Maybe our turn to try is coming soon? I am a short term trader myself. However under special conditions I will switch to a “long term” on a portion of my trades.
“When market is rallying – I always feel like I have too little money in my trades”
“When market is tanking – I always feel like I have too much money in my trades”
I learned to ignore that phenomenon and just stick to my trading rules and trade less frequently and smaller in times of market larger shifts.
I received some questions not so long ago on how to invest for a long term at the time when the market was pressing up since the last major bottom in 2009. That was not the time for me to think about “holding long term”. It was the time to sell higher. Now that trend is being challenged.
I am not good at trading shorts. I tried several times and I failed more than not. I am an ok right handed tennis player but when I switch the tennis racket to my left hand – I am awful!
If you read about my preferred setups you probably noticed that I play them from the long side only. I have some trades active almost all the time, and this is no exception. You may see my previous blogs for more information.

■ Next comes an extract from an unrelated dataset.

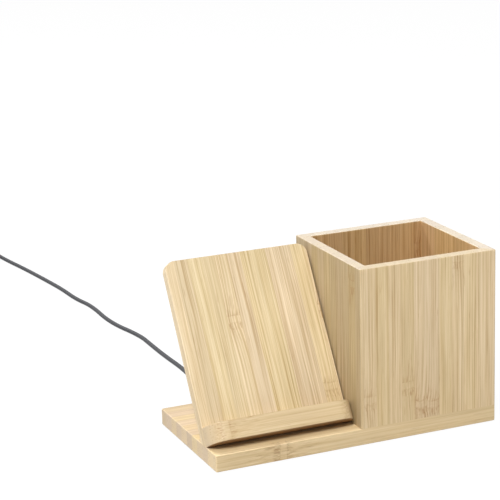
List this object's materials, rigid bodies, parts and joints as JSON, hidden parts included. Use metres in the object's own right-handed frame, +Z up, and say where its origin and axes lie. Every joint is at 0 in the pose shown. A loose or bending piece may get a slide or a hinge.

I always follow quite strict rules on risk management so my trades had been smaller recently. On some of them I am going to assume a longer “holding” time. I can do that with relatively low risk because I trade broader market ETF. The risk of those to drop additional 80% is close to zero. If that happened however we would have bigger worries than just money in the bank I suppose.
Let’s say an account is invested about 20% of today’s total value. It could be even one and the same ETF widely traded like SPY. Let’s say the SPY drops further 10%. The account like this will go down “only” 2%. With SPY dropping 50%, account like this would be down 10%. That’s assuming no trades are made on the way down!
How many traders loose more than 10% before their stop is hit? I consider the account with 20% currently long the market “under control” (this may not be true if that 20% is parked in a single company stock). If a trader tries to time an entry and hits multiple stops on the way the loss would be probably the same or greater.
If you were caught in today’s market madness you must decide if with your current exposure you are safe and can prevent “selling at the bottom”. You have to make that decision. If you don’t feel comfortable you may need to trim your trades further so you don’t have to panic.
Many large institutional traders are trading with leverage. Money has been cheap recently. Institutions, pensions etc have to invest and keep investing. Cash is not an option for long term – actually cash gives a negative return with today’s low yields and rising inflation. Same is true for bonds – negative real yield. Huge recent selling easily pulls out the leverage.
How low can the market go? I can’t predict, however when I think about how easily the cheap leverage can be removed – the market could go down further.
Good news for long term investors: there is no place currently for huge amounts of cash to get invested at good profit. So eventually it will flow back to the market. The challenge for us traders is to notice when that process starts.
I am carefully trading in anticipation of a tradable bottom (or multiple attempts). I keep in mind that technicals will not be clear in times of panic.
Thus I am using the 5 year weekly line chart of SPY without any indicators with exception of just resistance and support levels.
Panic of longs will be visible with heavier selling. Panic of shorts will be visible with sharp rebounds. Oversold may stay oversold – these indicators do not work well in times like that.
I am on a lookout for any king of positive divergence, after more selling for a longer term long entry in one of market ETFs (like SPY, MDY etc). Good example of such was in 2009 lower low in March 2009 with higher high on MACD.